***** Data

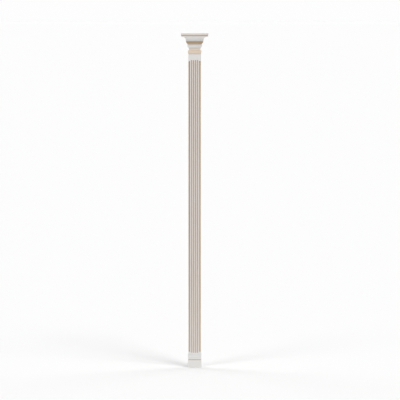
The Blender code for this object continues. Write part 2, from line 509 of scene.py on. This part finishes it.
def shaft_piece(name, material):
    """Shaft with levels set close where its flutes and coves end."""
    low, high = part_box("shaft")
    half = (high[0] - low[0]) / 2
    bottom, top = low[2], high[2]
    panel_width = 2 * (half - CORNER_COVE_RADIUS)
    fillets = 2 * ARRIS_WIDTH + (FLUTE_COUNT - 1) * FILLET_WIDTH
    flute_width = (panel_width - fillets) / FLUTE_COUNT
    corner = corner_outlines(half)
    runs = []
    for step in range(COVE_STOP_STEPS + 1):
        runs.append(COVE_STOP_INSET + COVE_STOP_RISE * step / COVE_STOP_STEPS)
    for step in range(FLUTE_END_STEPS + 1):
        angle = math.pi / 2 * step / FLUTE_END_STEPS
        runs.append(flute_width / 2 * (1 - math.cos(angle)) - FLUTE_EDGE * math.cos(angle))
    heights = {bottom, top}
    for run in runs:
        heights |= {bottom + FOOT_HEIGHT + run, top - NECKING_HEIGHT - run}
    for row in range(1, SHAFT_ROWS):
        heights.add(bottom + (top - bottom) * row / SHAFT_ROWS)
    levels = []
    for height in sorted(heights):
        levels.append(shaft_level(height, bottom, top, half, flute_width, corner))
    return add_piece(name, levels, material)


def add_node(tree, kind, inputs=None, **settings):
    """New node with its settings, and its sockets set to plain values."""
    node = tree.nodes.new(kind)
    for key, value in settings.items():
        setattr(node, key, value)
    for key, value in (inputs or {}).items():
        node.inputs[key].default_value = value
    return node


def plug(tree, socket, value):
    """Sets a socket to a plain value or links it to another socket."""
    if isinstance(value, (int, float, tuple)):
        socket.default_value = value
    else:
        tree.links.new(value, socket)


def mixed(tree, factor, first, second):
    """Colour mix of two colours or sockets by a factor socket."""
    node = add_node(tree, "ShaderNodeMix", data_type="RGBA")
    plug(tree, node.inputs[MIX_FACTOR], factor)
    plug(tree, node.inputs[MIX_FIRST], first)
    plug(tree, node.inputs[MIX_SECOND], second)
    return node.outputs[MIX_RESULT]


def noise(tree, place, marks, detail):
    """Noise with as many marks in a metre along each axis as given."""
    mapping = add_node(tree, "ShaderNodeMapping", {"Scale": marks})
    tree.links.new(place, mapping.inputs["Vector"])
    settings = {"Scale": 1.0, "Detail": detail, "Roughness": NOISE_ROUGHNESS}
    texture = add_node(tree, "ShaderNodeTexNoise", settings)
    tree.links.new(mapping.outputs["Vector"], texture.inputs["Vector"])
    return texture.outputs["Fac"]


def ranged(tree, value, span, target=(0.0, 1.0)):
    """Value brought from one (low, high) span to another, and kept within it."""
    limits = {"From Min": span[0], "From Max": span[1], "To Min": target[0], "To Max": target[1]}
    node = add_node(tree, "ShaderNodeMapRange", limits)
    tree.links.new(value, node.inputs["Value"])
    return node.outputs["Result"]


def reckon(tree, operation, first, second):
    """Result of a sum with two sockets or plain values."""
    node = add_node(tree, "ShaderNodeMath", operation=operation)
    plug(tree, node.inputs[0], first)
    plug(tree, node.inputs[1], second)
    return node.outputs[0]


def brush_marks(upward, sideways, share):
    """Marks in a metre along each axis, the same along both level ones."""
    return (sideways * share, sideways * share, upward * share)


def painted_wood(name, upward, sideways):
    """Ivory paint and beige glaze, brushed along the direction that has the fewer marks.

    upward and sideways are how many brush marks fit in a metre up and across; the mesh's
    glaze value says where glaze lies and where shade is painted in glaze colours, and its rub
    value where the paint is worn thin.
    """
    material = bpy.data.materials.new(name)
    material.use_nodes = True
    tree = material.node_tree
    shader = tree.nodes["Principled BSDF"]
    place = add_node(tree, "ShaderNodeTexCoord").outputs["Object"]
    glaze_and_painted_shade = add_node(tree, "ShaderNodeAttribute", attribute_name="glaze_and_painted_shade").outputs["Fac"]
    rub = add_node(tree, "ShaderNodeAttribute", attribute_name="rub").outputs["Fac"]
    bristles = noise(tree, place, brush_marks(upward, sideways, 1.0), FINE_DETAIL)
    streaks = noise(tree, place, brush_marks(upward, sideways, STREAK_SHARE), BROAD_DETAIL)
    clouds = noise(tree, place, (CLOUD_MARKS, CLOUD_MARKS, CLOUD_MARKS), BROAD_DETAIL)
    specks = noise(tree, place, (SPECK_MARKS, SPECK_MARKS, SPECK_MARKS), FINE_DETAIL)

    ivory = mixed(tree, ranged(tree, clouds, CLOUD_TINT), IVORY, IVORY_WARM)
    worn = reckon(tree, "MULTIPLY", rub, ranged(tree, specks, SPECK_WEAR, (0.0, MOST_WORN)))
    ivory = mixed(tree, worn, ivory, PRIMER)
    wiped = mixed(tree, ranged(tree, streaks, STREAK_TINT), GLAZE_LIGHT, GLAZE_DARK)
    uneven = reckon(tree, "SUBTRACT", streaks, STREAK_MIDDLE)
    glaze_and_shade_depth = reckon(tree, "ADD", glaze_and_painted_shade, reckon(tree, "MULTIPLY", uneven, RAGGEDNESS))
    glaze_and_shade_depth = reckon(tree, "MULTIPLY", glaze_and_shade_depth, ranged(tree, glaze_and_painted_shade, GLAZE_ONSET))
    colour = mixed(tree, ranged(tree, glaze_and_shade_depth, THIN_GLAZE_SPAN), ivory, GLAZE_THIN)
    colour = mixed(tree, ranged(tree, glaze_and_shade_depth, WIPED_GLAZE_SPAN), colour, wiped)
    colour = mixed(tree, ranged(tree, glaze_and_shade_depth, DEEP_GLAZE_SPAN), colour, GLAZE_DEEP)
    tree.links.new(colour, shader.inputs["Base Color"])

    roughness = ranged(tree, clouds, CLOUD_SHEEN, PAINT_ROUGHNESS)
    cover = ranged(tree, glaze_and_shade_depth, (NO_GLAZE, FULL_GLAZE))
    roughness = reckon(tree, "ADD", roughness, reckon(tree, "MULTIPLY", cover, GLAZE_ROUGHNESS))
    roughness = reckon(tree, "ADD", roughness, reckon(tree, "MULTIPLY", worn, WORN_ROUGHNESS))
    tree.links.new(roughness, shader.inputs["Roughness"])
    relief = reckon(tree, "ADD", bristles, reckon(tree, "MULTIPLY", specks, SPECK_RELIEF))
    bump = add_node(tree, "ShaderNodeBump", {"Strength": BUMP_STRENGTH, "Distance": BUMP_HEIGHT})
    tree.links.new(relief, bump.inputs["Height"])
    tree.links.new(bump.outputs["Normal"], shader.inputs["Normal"])
    return material


def dress_column():
    """The three visible pieces, each in place of its solid."""
    shaft_paint = painted_wood("glazed_shaft_paint", SHAFT_STROKE_MARKS, BRISTLE_MARKS)
    moulding_paint = painted_wood("ivory_paint", BRISTLE_MARKS, MOULDING_STROKE_MARKS)
    capital_low, capital_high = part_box("capital")
    capital = capital_profile(capital_low[2], capital_high[2])
    pieces = {
        "base": moulded_piece("painted_base", base_profile(), moulding_paint),
        "shaft": shaft_piece("painted_shaft", shaft_paint),
        "capital": moulded_piece("painted_capital", capital, moulding_paint),
    }
    for node, piece in pieces.items():
        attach(piece, "root")
        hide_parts(node)


def add_camera():
    """Long lens before the column, tipped so that slab and plinth meet the photograph's rows."""
    height = cad_box[1][2] - cad_box[0][2]
    slab_reach = cad_box[1][0]
    plinth_reach = PLINTH_WIDTH / 2
    middle = PHOTO_SIDE / 2
    above = math.atan((middle - COLUMN_TOP_ROW) / FOCAL_PIXELS)
    below = math.atan((COLUMN_BOTTOM_ROW - middle) / FOCAL_PIXELS)
    away = height / (above + below)
    for _ in range(AIM_ROUNDS):
        rise = math.atan((height - EYE_HEIGHT) / (away - slab_reach))
        fall = math.atan(EYE_HEIGHT / (away - plinth_reach))
        away *= (rise + fall) / (above + below)
    tip = above - rise
    aside = (middle - COLUMN_MIDDLE) * away / FOCAL_PIXELS
    ahead = Vector((math.sin(COLUMN_TURN), math.cos(COLUMN_TURN), 0))
    right = Vector((math.cos(COLUMN_TURN), -math.sin(COLUMN_TURN), 0))
    camera_data = bpy.data.cameras.new("camera")
    camera_data.sensor_width = SENSOR_WIDTH
    camera_data.lens = FOCAL_PIXELS * SENSOR_WIDTH / PHOTO_SIDE
    camera_data.clip_end = away + FLOOR_SIZE
    camera = bpy.data.objects.new("camera", camera_data)
    camera.location = right * aside - ahead * away + Vector((0, 0, EYE_HEIGHT))
    camera.rotation_euler = (math.pi / 2 - tip, 0, -COLUMN_TURN)
    bpy.context.scene.collection.objects.link(camera)
    bpy.context.scene.camera = camera


def seen_or_lit(tree, seen, lit, output):
    """Shows one shader to the camera and lights the scene by the other."""
    path = add_node(tree, "ShaderNodeLightPath")
    mix = add_node(tree, "ShaderNodeMixShader")
    tree.links.new(path.outputs["Is Camera Ray"], mix.inputs[0])
    tree.links.new(lit.outputs[0], mix.inputs[1])
    tree.links.new(seen.outputs[0], mix.inputs[2])
    tree.links.new(mix.outputs[0], output.inputs[0])


def add_sky():
    """White world that lights faintly."""
    world = bpy.data.worlds.new("studio")
    bpy.context.scene.world = world
    world.use_nodes = True
    tree = world.node_tree
    tree.nodes.clear()
    seen = add_node(tree, "ShaderNodeBackground", {"Color": WHITE, "Strength": SKY_SEEN})
    lit = add_node(tree, "ShaderNodeBackground", {"Color": WHITE, "Strength": SKY_LIGHT})
    seen_or_lit(tree, seen, lit, add_node(tree, "ShaderNodeOutputWorld"))


def add_floor():
    """Pale floor whose glow on the column is set apart from how it looks itself."""
    half = FLOOR_SIZE / 2
    mesh = bpy.data.meshes.new("floor")
    corners = [(-half, -half, 0), (half, -half, 0), (half, half, 0), (-half, half, 0)]
    mesh.from_pydata(corners, [], [(0, 1, 2, 3)])
    floor = bpy.data.objects.new("floor", mesh)
    floor.location.z = -FLOOR_DROP
    bpy.context.scene.collection.objects.link(floor)
    material = bpy.data.materials.new("pale_floor")
    material.use_nodes = True
    material.cycles.emission_sampling = "NONE"
    tree = material.node_tree
    tree.nodes.clear()
    seen = add_node(tree, "ShaderNodeBsdfDiffuse", {"Color": FLOOR_COLOUR})
    place = add_node(tree, "ShaderNodeTexCoord").outputs["Object"]
    away = add_node(tree, "ShaderNodeVectorMath", operation="LENGTH")
    tree.links.new(place, away.inputs[0])
    lit = add_node(tree, "ShaderNodeEmission")
    glow = ranged(tree, away.outputs["Value"], (0.0, GLOW_REACH), (GLOW_NEAR, GLOW_FAR))
    tree.links.new(glow, lit.inputs["Strength"])
    seen_or_lit(tree, seen, lit, add_node(tree, "ShaderNodeOutputMaterial"))
    mesh.materials.append(material)


def add_suns():
    """Sun lamps that stand round the column and shine at it."""
    for name, sun in SUNS.items():
        rise = math.radians(sun["height"])
        data = bpy.data.lights.new(name, "SUN")
        data.angle = math.radians(sun["spread"])
        data.energy = sun["strength"]
        lamp = bpy.data.objects.new(name, data)
        around = math.radians(sun["compass"])
        level = math.cos(rise)
        toward = Vector((level * math.sin(around), -level * math.cos(around), math.sin(rise)))
        lamp.location = toward * SUN_DISTANCE
        lamp.rotation_euler = (-toward).to_track_quat("-Z", "Y").to_euler()
        bpy.context.scene.collection.objects.link(lamp)


add_camera()
dress_column()
add_sky()
add_floor()
add_suns()
bpy.context.scene.view_settings.view_transform = "Standard"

**********

-- Task directions --
Lines that hold "scene" are the ones to copy; find all of them.

-- Problem solution --
The Blender code for this object continues. Write part 2, from line 509 of scene.py on. This part finishes it.
    bpy.context.scene.collection.objects.link(camera)
    bpy.context.scene.camera = camera
    """Shows one shader to the camera and lights the scene by the other."""
    bpy.context.scene.world = world
    bpy.context.scene.collection.objects.link(floor)
        bpy.context.scene.collection.objects.link(lamp)
bpy.context.scene.view_settings.view_transform = "Standard"